釜が埋まってしまっているので、取りつきは簡単。水流のすぐ右に取りつき、体を上げて、リングボルト支点でランナーを取る。その先のリッジ状はホールドはあるのだが、スタンスが不安定。ここは岩が剥がれおちてルートが変わってしまったところだ。どうしようかと悩んだが、昨年と同じく水流直上の樋状部分を突っ張って乗り越える。途中で2cmほどスリップしかけてドキリとした。無事登り終えてホッとする。ここで、ヘルメットに着けていたGoProの撮影ボタンを押し忘れたまま登ってしまったことに気がつく。失敗したなぁ。

ザハくんはリッジ状を直上してきた。ザハくんには2週間前の大荒川谷では15m滝をリードしてもらったが、やっぱり(セカンドで)ロープが付いていると安心感が違いますね、と話していた。

樋状8m滝のすぐ上にある崩れかけた石積堰堤を越え、すぐ先の遡行終了点の川原には11:10に着いた。遡行時間は2時間きっかり。いいペースだった。

川原で沢装を解いて、流木を拾って焚き火をする。お茶を飲みながら、持ってきた焼き豚を焚き火であぶって食べた。美味しい。

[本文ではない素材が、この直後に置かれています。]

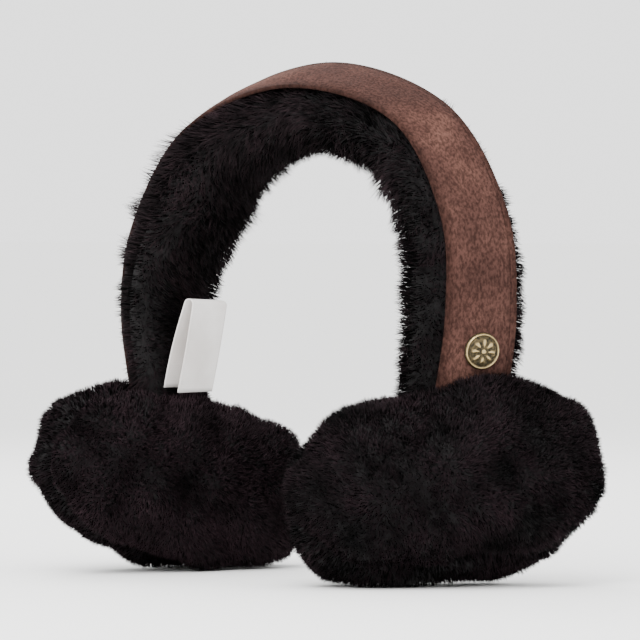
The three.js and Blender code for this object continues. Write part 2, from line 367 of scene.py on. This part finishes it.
def joinedSkin(name, nodes, voxel, inset, lump, seed):
    # One closed skin round the named solids: merged, remeshed, pulled in by the pile's depth
    # along its normals and swelled by gentle lumps.
    meshes = []
    for node in nodes:
        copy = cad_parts[node].copy()
        copy.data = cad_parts[node].data.copy()
        copy.parent = None
        for key in list(copy.keys()):
            del copy[key]
        bpy.context.scene.collection.objects.link(copy)
        meshes.append(copy)
    with bpy.context.temp_override(active_object=meshes[0], object=meshes[0], selected_objects=meshes,
                                   selected_editable_objects=meshes):
        bpy.ops.object.join()
    skin = meshes[0]
    skin.name = name
    skin.data.name = name
    skin.data.materials.clear()
    for layer in list(skin.data.attributes):
        if layer.name not in ("position", ".edge_verts", ".corner_vert", ".corner_edge"):
            try:
                skin.data.attributes.remove(layer)
            except RuntimeError:
                pass
    remesh = skin.modifiers.new("remesh", "REMESH")
    remesh.mode = "VOXEL"
    remesh.voxel_size = voxel
    soften = skin.modifiers.new("soften", "SMOOTH")
    soften.iterations = 6
    soften.factor = 0.6
    depsgraph = bpy.context.evaluated_depsgraph_get()
    solid = bpy.data.meshes.new_from_object(skin.evaluated_get(depsgraph))
    skin.modifiers.clear()
    skin.data = solid
    solid.name = name
    points, normals, _ = skinArrays(skin)
    swell = waves(points, 0.03, seed) + 0.35 * waves(points, 0.011, seed + 1)
    points = points - normals * (inset - lump * swell)[:, None]
    points[:, 2] = np.maximum(points[:, 2], 0.0004)
    solid.vertices.foreach_set("co", points.astype(np.float32).ravel())
    solid.update()
    solid.polygons.foreach_set("use_smooth", np.ones(len(solid.polygons), bool))
    return skin


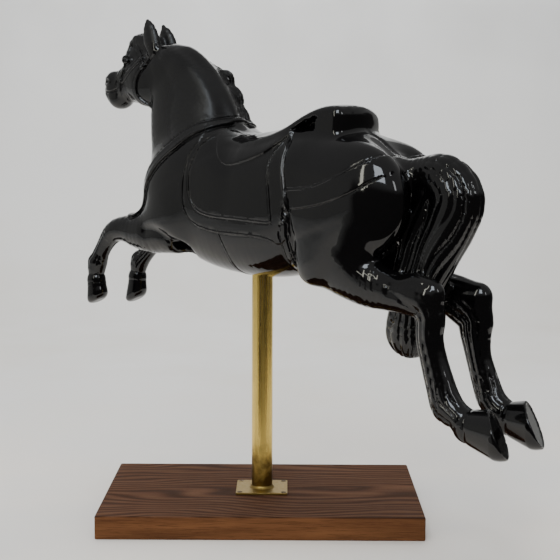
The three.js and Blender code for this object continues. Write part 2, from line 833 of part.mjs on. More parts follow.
// ---------- flange plate with its soldered bead ----------
let plate = solid(slab(PLATE_SIDE, PLATE_SIDE, poleFoot, plateTop, PLATE_CORNER, 0.5));
const bead = turned(
  [
    [0, poleFoot + 1],
    [poleRadius + COLLAR_SPREAD, poleFoot + 1],
    [poleRadius + COLLAR_SPREAD, plateTop + 0.2],
    [poleRadius + COLLAR_SPREAD * 0.55, plateTop + COLLAR_HEIGHT * 0.45],
    [poleRadius + COLLAR_SPREAD * 0.22, plateTop + COLLAR_HEIGHT],
    [0, plateTop + COLLAR_HEIGHT],
  ],
  36,
);
plate = plate.add(solid(bead));
plate = plate.subtract(solid(roundBar(poleRadius + FIT, poleFoot - 5, plateTop + 20)));
const sinkTop = plateTop + 1;
const sinkRadius = SCREW_HEAD / 2 + FIT;
for (const [x, y] of screwPlaces) {
  const sink = turned(
    [
      [0, poleFoot - 5],
      [SCREW_SHANK / 2 + FIT, poleFoot - 5],
      [SCREW_SHANK / 2 + FIT, plateTop - SCREW_HEAD_DEPTH],
      [sinkRadius, plateTop],
      [sinkRadius, sinkTop],
      [0, sinkTop],
    ],
    14,
  );
  plate = plate.subtract(solid(sink.translate(x, y, 0)));
}

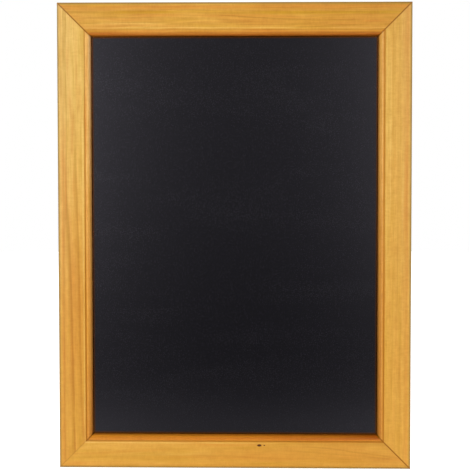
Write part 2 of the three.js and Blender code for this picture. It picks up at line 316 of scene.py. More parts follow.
def pine_grain():
    """The colour, gloss and relief of lacquered pine, from where a point lies on its length, with light and
    shade painted on its bead, lip, quirk and outer arris.
    """
    starts = {"Along": 0, "Across": 0, "Depth": 0, "Seed": 0, "Ring Spacing": 5, "Pith Across": 20,
              "Pith Depth": 90, "Rings": 0.3, "Streaks": 0.5, "Figure": 1, "Drift": 2.8, "Quirk": 0.6,
              "Shade": 0.3, "Tone": 1, "Lines": 0, "Amber": 0, "Olive": 0, "Pale": 0, "Knot": 0, "Joint": 0,
              "Bead Painted Shading": WHITE, "Lip Painted Light": WHITE}
    outputs = {"Color": "Color", "Roughness": "Float", "Height": "Float", "Lacquer": "Float"}
    group, ins, out = new_group("pine_grain", starts, outputs)
    along, across, depth = ins["Along"], ins["Across"], ins["Depth"]

    def figure(name, inward=across):
        long, wide, seed_step, detail, roughness = FIGURES[name]
        place = vector(along / long + ins["Seed"] * seed_step, inward / wide, depth / wide)
        return noise(place, 1, detail, roughness) - 0.5

    sway = figure("sway")
    swayed = across + sway * 9
    fine, mottle, shimmer = figure("fine"), figure("mottle"), figure("shimmer")
    drift = figure("drift", swayed) * ins["Drift"]
    fibre = figure("fibre") + 0.5

    # the year rings round the pith, and all that darkens the wood with them
    to_pith = across - ins["Pith Across"]
    down_pith = depth - ins["Pith Depth"]
    radius = (to_pith * to_pith + down_pith * down_pith).math("SQRT") + sway * 16
    phase = (radius / ins["Ring Spacing"]).math("FRACT")
    late = ramp(phase, 0.2, 0.86) * falling(phase, 0.9, 1.0)
    uneven = (fine * 0.5 + mottle * 0.5 + shimmer * 0.45) * ins["Figure"]
    streaks = figure("broad", swayed) * ins["Streaks"]
    dark = (late * ins["Rings"] + streaks + uneven + 0.22).clamped()
    pores = falling(fibre, 0.30, 0.38)

    # masks of the bead, its lip, the quirk and the outer arris, where light and shade are painted into the
    # colour
    # the bead's tint is painted light and shade: lighter on the left stile, darker on the other lengths
    on_bead = ramp(across, QUIRK_FOOT, QUIRK_FOOT + 1.2)
    in_shade = ramp(across, QUIRK_FOOT + 1.0, QUIRK_FOOT + 4.0)
    # the lip's tint is painted light: it lightens the steep wall of the lip towards the board, and reddens
    # it on the top rail
    on_lip = on_bead * ramp(depth, 1.3, 4.8)
    # painted shade in the quirk groove: a dark line, set per rail and along each length
    in_quirk_shade = falling(abs(across - (QUIRK_FOOT - 0.2)), 0.7, 1.6)
    # painted shade on the rounded outer arris: a darker band along the outer edge
    on_arris_shade = falling(across, 1.0, 3.4, 0.8) * falling(depth, 1.5, 3)

    color = mixed(ins["Pale"], PINE["early"], PINE["pale"])
    for share, tint, *blend in (
            ((drift * 1).clamped(), "amber"), ((drift * -1).clamped(), "olive"), (ins["Amber"], "amber"),
            (ins["Olive"], "olive"), (dark, "late", "MULTIPLY"), (ins["Lines"], "line", "MULTIPLY"),
            (pores * 0.3, "pore"), (on_bead, ins["Bead Painted Shading"], "MULTIPLY"),
            (in_shade * ins["Shade"], "shade", "MULTIPLY"), (on_lip, ins["Lip Painted Light"], "MULTIPLY"),
            (in_quirk_shade * ins["Quirk"], "quirk"), (on_arris_shade, "arris_shade"), (ins["Knot"], "knot"),
            (ins["Joint"], "joint")):
        color = mixed(share, color, PINE.get(tint, tint), *blend)
    toned = color.into("ShaderNodeVectorMath", {"Scale": ins["Tone"]}, operation="SCALE")
    bare = ramp(depth, MOULDING_DEPTH - BARE_FROM, MOULDING_DEPTH - BARE_TO)
    sawn = mixed((dark * 1.2 + pores * 0.2).clamped(), PINE["sawn_early"], PINE["sawn_late"])

    planed = (along * (FULL_TURN / PLANER_PITCH)).math("SINE")
    sawn_height = planed * 0.12 + fibre * 1.2
    fill(out, {
        "Color": mixed(bare, toned, sawn),
        "Roughness": fine * 0.12 + bare * 0.35 + 0.40,
        "Height": fine * 0.5 + fibre * 0.35 + dark * -0.3 + bare * sawn_height,
        "Lacquer": 1.0 - bare.math("MAXIMUM", ins["Knot"])})
    return group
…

12:25に下山開始。斜面を登り、中ノ沢経路と名付けられた作業道に出る。少し行くと崩壊しているので、右の斜面の上に続くう回路を進む。その後も所々で崩壊しかけている細い道を歩き、13:10に林道に出る。仲の沢林道は入口にチェーンがかかり通行止めになっているため、いつもは車が数台は停まっている穴ノ平橋付近も静かだった。
下る途中で鹿が死んでいて強烈な悪臭を放っていた。

荷物をデポした490m地点には13:25に着いた。荷物をまとめ、沢タビを洗い、13:40に出発。
暑い日差しの下ではあったけど、途中吹き抜ける風は秋の気配を感じて、「秋きぬと 目にはさやかに 見えねども 風の音にぞ おどろかれぬる」の藤原敏行の短歌を思い出した。
玄倉のバス乗り場には14:25に到着。15:06のバスに乗る予定だったのだけど、何と14:26のバスがあったので、慌てて着替えて、無事乗り込む。ほ。そして、新松田駅へ。

新松田駅では、バスチケット売り場横の海鮮居酒屋で打ち上げをやってから、解散。


■今回の沢をまとめた動画はこちら(YouTube、6分弱)


小田急線に乗って、18時前に新宿に戻ってくる。最後は酔いもあって爆睡していたので危うく折り返して、戻っていくところだった。いやはや。

小川谷廊下は10年前、一昨年昨年に続いて4回目。山崩れがあったのか、沢に倒木がたくさんあったのは残念だったが、またきれいになるだろう。毎年見ると変化がわかるという面白さはある。そして、遡行2時間というのは本当に早かったと思う。またそのうち訪れてみようと思った。